# [Modeling code records]

[BEGIN]

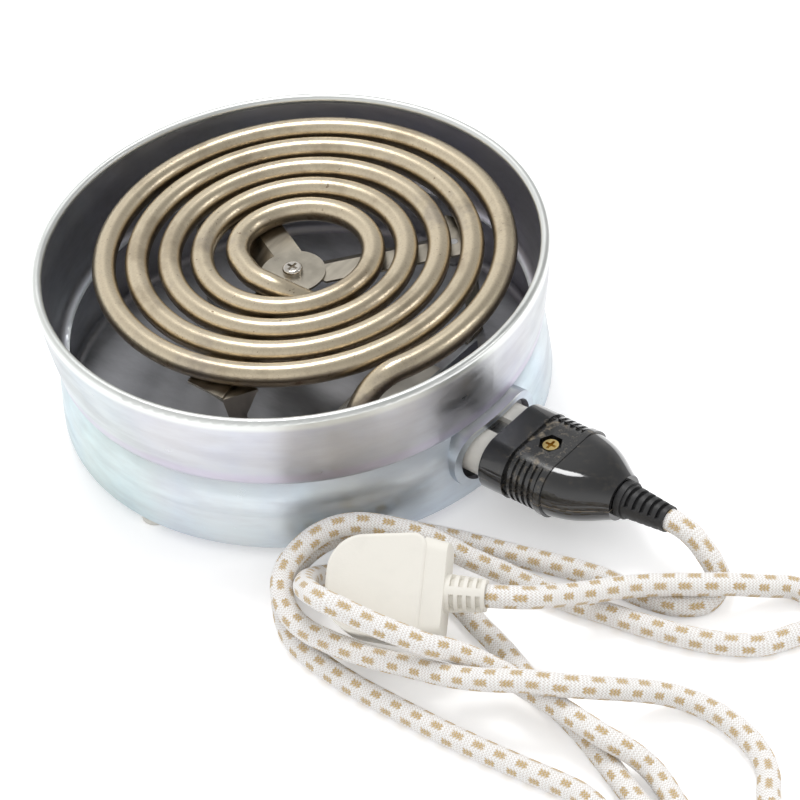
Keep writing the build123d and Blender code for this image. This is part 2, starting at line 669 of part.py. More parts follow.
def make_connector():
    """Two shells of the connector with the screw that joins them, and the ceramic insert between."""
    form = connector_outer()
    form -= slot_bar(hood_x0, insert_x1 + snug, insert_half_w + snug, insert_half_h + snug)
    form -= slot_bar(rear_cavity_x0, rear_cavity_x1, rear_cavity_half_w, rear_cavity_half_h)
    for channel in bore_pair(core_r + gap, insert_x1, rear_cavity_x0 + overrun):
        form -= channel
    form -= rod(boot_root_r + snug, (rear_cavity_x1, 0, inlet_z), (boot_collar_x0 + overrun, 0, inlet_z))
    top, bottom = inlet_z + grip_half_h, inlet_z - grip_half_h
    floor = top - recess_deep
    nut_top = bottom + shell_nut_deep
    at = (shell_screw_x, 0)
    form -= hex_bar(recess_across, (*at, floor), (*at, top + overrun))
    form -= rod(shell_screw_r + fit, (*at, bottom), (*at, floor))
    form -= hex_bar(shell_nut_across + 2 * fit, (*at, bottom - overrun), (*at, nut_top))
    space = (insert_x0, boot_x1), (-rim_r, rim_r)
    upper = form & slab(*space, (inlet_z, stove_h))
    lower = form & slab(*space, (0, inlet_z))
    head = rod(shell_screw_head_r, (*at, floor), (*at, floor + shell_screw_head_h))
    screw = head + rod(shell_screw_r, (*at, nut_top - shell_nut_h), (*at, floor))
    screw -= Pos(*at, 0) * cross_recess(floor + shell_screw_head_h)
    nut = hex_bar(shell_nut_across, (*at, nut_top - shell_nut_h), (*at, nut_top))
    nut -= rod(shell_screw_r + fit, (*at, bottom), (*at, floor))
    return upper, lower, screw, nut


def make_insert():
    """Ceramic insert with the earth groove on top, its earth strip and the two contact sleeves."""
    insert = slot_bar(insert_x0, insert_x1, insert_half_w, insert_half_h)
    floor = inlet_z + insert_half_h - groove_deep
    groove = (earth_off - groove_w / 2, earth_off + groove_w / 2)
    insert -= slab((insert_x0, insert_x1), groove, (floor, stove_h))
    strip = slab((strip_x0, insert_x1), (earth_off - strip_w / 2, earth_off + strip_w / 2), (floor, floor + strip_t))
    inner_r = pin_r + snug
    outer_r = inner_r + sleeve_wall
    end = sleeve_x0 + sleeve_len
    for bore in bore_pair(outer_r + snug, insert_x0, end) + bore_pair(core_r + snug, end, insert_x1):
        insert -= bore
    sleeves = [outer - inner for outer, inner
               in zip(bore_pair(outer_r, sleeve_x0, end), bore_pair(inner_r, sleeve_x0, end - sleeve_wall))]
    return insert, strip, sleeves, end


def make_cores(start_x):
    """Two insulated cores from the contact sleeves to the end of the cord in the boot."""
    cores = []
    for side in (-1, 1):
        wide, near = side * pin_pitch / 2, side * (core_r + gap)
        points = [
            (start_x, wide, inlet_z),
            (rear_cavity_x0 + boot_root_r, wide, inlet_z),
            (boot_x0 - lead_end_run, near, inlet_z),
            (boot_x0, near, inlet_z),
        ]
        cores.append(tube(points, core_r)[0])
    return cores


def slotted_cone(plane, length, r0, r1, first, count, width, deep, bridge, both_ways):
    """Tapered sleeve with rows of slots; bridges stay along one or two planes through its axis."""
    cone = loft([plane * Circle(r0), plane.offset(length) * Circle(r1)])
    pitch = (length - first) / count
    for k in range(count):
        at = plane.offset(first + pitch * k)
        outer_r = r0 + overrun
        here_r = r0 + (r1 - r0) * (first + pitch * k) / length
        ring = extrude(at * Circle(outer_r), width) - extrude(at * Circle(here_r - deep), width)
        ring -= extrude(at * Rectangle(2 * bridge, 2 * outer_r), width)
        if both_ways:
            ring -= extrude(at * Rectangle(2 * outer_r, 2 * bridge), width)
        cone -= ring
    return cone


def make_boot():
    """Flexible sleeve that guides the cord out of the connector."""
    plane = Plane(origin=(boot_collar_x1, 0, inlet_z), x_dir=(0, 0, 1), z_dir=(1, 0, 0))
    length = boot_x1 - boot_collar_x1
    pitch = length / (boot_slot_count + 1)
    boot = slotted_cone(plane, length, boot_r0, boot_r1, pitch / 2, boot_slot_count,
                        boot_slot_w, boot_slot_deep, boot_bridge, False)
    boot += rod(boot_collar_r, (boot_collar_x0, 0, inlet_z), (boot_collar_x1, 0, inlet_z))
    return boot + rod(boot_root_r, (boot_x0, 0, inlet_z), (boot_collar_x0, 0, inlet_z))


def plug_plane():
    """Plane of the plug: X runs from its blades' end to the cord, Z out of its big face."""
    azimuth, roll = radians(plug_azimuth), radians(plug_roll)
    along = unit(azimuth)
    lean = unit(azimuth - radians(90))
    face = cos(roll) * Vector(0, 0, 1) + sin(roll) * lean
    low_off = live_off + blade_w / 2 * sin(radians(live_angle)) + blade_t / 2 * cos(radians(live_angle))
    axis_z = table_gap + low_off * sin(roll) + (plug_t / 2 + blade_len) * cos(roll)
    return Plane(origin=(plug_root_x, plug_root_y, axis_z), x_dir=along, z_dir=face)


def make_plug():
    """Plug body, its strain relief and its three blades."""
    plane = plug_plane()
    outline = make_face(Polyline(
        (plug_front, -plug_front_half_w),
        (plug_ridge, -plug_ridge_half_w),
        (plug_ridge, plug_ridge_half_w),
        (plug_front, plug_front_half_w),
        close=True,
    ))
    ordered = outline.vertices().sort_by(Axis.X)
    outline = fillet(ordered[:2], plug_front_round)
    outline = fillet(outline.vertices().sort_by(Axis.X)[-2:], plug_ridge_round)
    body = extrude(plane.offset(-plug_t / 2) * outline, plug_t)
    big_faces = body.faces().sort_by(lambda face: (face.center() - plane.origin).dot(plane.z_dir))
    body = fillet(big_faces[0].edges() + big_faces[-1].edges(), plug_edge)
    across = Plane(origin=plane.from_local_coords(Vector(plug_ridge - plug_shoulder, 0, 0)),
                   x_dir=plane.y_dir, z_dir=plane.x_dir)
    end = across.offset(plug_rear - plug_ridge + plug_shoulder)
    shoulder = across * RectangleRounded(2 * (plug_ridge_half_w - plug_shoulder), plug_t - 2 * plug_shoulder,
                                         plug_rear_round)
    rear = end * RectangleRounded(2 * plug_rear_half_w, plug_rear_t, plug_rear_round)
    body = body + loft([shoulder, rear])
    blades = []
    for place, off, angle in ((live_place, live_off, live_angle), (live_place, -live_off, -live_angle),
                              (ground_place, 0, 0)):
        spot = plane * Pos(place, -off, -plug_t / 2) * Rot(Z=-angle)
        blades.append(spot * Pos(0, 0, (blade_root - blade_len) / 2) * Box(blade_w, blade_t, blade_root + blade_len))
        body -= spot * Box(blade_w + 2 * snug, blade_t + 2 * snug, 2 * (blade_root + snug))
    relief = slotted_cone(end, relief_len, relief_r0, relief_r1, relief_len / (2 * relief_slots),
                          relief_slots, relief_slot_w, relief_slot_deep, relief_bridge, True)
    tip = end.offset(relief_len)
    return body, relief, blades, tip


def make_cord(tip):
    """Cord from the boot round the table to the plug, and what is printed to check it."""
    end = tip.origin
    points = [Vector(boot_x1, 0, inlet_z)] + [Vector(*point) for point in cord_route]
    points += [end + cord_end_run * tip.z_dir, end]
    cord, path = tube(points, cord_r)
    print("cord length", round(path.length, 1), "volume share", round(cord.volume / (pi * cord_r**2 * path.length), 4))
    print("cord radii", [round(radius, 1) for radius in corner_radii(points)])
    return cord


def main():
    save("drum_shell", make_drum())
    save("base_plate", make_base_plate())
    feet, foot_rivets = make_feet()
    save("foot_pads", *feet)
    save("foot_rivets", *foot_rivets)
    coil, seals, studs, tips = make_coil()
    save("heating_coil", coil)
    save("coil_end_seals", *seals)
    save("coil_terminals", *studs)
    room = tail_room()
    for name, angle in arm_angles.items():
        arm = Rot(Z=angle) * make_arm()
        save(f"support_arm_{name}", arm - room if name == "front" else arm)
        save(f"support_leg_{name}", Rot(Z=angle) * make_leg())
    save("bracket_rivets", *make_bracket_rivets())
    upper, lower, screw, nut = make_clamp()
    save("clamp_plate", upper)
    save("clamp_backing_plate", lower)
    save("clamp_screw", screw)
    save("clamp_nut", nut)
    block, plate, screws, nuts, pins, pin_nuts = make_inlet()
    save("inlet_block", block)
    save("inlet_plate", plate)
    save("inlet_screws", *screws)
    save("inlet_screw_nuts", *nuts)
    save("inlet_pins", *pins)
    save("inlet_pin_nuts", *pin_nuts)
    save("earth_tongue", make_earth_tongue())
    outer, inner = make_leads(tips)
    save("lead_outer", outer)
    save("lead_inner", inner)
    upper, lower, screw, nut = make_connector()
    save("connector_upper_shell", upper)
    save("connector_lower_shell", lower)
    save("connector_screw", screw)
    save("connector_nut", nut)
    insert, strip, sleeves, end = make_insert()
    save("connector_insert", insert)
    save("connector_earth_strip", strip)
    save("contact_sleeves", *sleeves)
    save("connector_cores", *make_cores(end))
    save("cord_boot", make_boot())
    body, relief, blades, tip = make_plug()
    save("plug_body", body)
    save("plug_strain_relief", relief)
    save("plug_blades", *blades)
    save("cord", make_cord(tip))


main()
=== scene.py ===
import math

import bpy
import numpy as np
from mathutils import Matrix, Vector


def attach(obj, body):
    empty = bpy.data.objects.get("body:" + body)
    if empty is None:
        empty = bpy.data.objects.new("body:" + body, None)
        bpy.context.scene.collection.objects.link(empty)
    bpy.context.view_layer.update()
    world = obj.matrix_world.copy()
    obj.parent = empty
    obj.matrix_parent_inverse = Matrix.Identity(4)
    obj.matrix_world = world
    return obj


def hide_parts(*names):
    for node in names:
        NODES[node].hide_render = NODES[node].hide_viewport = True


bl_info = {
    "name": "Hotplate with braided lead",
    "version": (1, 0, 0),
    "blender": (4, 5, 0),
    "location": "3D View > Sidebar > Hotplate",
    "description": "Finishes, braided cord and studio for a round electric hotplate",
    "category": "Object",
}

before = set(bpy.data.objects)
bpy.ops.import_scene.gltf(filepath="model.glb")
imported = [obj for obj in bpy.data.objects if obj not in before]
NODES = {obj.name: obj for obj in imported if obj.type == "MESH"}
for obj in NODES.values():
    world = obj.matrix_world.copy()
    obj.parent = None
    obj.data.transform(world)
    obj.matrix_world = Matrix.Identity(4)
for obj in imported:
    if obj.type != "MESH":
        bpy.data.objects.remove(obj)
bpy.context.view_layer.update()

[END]
[BEGIN]

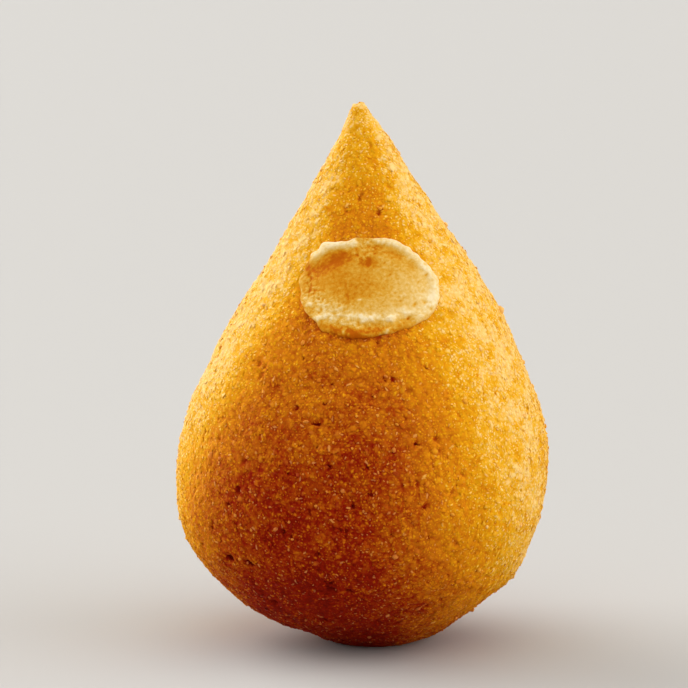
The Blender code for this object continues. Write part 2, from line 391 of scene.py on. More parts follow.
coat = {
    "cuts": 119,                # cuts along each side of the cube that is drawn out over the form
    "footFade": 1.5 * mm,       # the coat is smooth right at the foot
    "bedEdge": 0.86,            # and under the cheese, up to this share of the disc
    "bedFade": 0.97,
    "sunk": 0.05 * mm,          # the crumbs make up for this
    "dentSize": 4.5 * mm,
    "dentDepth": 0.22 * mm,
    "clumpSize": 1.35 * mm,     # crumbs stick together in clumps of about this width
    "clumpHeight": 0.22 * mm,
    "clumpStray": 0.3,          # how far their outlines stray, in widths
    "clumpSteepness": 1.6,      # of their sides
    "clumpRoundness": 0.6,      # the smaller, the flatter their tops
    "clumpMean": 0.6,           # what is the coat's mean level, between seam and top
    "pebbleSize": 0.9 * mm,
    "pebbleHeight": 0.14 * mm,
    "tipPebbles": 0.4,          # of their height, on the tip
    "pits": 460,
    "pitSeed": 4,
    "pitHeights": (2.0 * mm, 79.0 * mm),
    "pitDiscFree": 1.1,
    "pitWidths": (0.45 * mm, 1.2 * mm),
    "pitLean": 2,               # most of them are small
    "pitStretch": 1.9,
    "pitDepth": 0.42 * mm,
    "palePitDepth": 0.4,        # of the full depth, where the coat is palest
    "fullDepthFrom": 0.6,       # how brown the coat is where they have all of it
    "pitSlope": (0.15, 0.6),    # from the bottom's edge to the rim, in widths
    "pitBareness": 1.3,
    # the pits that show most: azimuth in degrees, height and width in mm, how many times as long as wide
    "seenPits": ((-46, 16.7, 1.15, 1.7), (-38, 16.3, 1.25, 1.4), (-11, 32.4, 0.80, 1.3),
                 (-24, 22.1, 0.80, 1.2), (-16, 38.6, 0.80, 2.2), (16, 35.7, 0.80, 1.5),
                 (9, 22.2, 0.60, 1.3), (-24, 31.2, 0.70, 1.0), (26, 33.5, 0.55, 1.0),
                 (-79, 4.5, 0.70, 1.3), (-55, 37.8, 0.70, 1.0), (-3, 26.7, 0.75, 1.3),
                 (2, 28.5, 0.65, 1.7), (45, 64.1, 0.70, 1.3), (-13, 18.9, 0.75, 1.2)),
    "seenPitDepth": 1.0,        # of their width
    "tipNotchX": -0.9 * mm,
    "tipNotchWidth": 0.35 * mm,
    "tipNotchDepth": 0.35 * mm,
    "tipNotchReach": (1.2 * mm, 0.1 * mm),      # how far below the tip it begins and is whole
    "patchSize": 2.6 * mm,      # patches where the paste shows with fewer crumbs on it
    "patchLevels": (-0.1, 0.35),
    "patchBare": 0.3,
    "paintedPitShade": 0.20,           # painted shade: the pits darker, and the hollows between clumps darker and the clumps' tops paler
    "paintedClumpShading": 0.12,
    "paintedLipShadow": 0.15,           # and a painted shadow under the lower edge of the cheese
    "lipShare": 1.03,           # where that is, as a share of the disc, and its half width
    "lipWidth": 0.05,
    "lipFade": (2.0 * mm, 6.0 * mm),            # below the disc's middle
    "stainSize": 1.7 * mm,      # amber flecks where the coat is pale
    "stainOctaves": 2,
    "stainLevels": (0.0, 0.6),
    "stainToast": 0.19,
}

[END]
[BEGIN]

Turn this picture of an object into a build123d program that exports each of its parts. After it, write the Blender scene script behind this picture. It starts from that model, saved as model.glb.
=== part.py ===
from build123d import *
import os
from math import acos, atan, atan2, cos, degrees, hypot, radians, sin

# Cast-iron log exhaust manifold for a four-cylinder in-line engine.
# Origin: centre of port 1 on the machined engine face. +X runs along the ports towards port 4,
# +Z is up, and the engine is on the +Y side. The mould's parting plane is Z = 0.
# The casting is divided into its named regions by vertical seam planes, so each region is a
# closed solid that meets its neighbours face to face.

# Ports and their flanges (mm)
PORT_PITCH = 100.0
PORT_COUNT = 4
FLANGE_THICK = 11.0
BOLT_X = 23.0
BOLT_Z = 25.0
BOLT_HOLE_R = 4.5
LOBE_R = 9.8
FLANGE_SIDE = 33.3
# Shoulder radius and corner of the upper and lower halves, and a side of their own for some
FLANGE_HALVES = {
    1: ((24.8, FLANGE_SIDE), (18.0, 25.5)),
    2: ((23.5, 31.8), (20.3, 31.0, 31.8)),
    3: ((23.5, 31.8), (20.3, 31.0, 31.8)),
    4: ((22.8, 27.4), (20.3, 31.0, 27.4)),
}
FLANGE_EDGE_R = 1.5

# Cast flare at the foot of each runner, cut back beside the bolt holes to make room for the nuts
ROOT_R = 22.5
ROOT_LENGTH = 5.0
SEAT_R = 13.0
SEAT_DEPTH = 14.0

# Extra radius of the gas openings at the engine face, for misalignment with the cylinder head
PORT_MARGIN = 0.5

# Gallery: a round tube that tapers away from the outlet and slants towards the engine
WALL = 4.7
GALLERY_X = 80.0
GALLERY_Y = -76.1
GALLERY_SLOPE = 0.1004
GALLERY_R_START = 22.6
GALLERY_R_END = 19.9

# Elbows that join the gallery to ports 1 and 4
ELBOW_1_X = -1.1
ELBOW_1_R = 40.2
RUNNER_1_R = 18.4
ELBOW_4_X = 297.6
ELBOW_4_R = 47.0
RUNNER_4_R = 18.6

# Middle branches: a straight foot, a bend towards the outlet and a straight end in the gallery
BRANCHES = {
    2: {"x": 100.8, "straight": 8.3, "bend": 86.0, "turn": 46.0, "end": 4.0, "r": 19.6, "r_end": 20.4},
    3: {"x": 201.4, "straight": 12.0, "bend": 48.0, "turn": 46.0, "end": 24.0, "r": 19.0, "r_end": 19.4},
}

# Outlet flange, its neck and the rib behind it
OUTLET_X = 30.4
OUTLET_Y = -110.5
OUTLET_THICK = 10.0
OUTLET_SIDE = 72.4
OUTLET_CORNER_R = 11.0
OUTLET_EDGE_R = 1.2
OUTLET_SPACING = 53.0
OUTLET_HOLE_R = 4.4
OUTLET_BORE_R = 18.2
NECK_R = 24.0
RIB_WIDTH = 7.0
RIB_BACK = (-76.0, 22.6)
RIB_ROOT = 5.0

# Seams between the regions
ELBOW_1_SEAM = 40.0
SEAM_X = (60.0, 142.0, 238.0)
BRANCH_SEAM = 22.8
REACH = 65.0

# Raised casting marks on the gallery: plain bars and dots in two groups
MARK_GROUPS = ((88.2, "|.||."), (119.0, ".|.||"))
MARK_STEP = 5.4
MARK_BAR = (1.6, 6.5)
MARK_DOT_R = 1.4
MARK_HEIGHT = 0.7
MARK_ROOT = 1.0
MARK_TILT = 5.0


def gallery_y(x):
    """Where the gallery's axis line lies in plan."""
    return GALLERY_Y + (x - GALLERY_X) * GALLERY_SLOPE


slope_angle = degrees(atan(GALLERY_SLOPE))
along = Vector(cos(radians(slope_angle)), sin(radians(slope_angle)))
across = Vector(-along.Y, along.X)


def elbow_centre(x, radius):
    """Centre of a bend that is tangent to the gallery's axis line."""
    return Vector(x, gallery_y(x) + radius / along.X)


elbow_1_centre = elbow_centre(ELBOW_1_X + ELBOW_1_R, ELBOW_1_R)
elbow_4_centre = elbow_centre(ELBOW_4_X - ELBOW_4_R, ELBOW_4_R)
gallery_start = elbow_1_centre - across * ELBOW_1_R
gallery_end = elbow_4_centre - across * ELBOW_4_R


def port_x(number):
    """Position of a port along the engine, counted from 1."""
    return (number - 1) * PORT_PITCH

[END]

# [TASK GOAL]
Reproduce exactly the lines from the line with "body, relief, blades, tip = make_plug()" through the line with "for node in", both end lines included, and only those lines.

# [RESPONSE TO THIS TASK]
    body, relief, blades, tip = make_plug()
    save("plug_body", body)
    save("plug_strain_relief", relief)
    save("plug_blades", *blades)
    save("cord", make_cord(tip))


main()
=== scene.py ===
import math

import bpy
import numpy as np
from mathutils import Matrix, Vector


def attach(obj, body):
    empty = bpy.data.objects.get("body:" + body)
    if empty is None:
        empty = bpy.data.objects.new("body:" + body, None)
        bpy.context.scene.collection.objects.link(empty)
    bpy.context.view_layer.update()
    world = obj.matrix_world.copy()
    obj.parent = empty
    obj.matrix_parent_inverse = Matrix.Identity(4)
    obj.matrix_world = world
    return obj


def hide_parts(*names):
    for node in names:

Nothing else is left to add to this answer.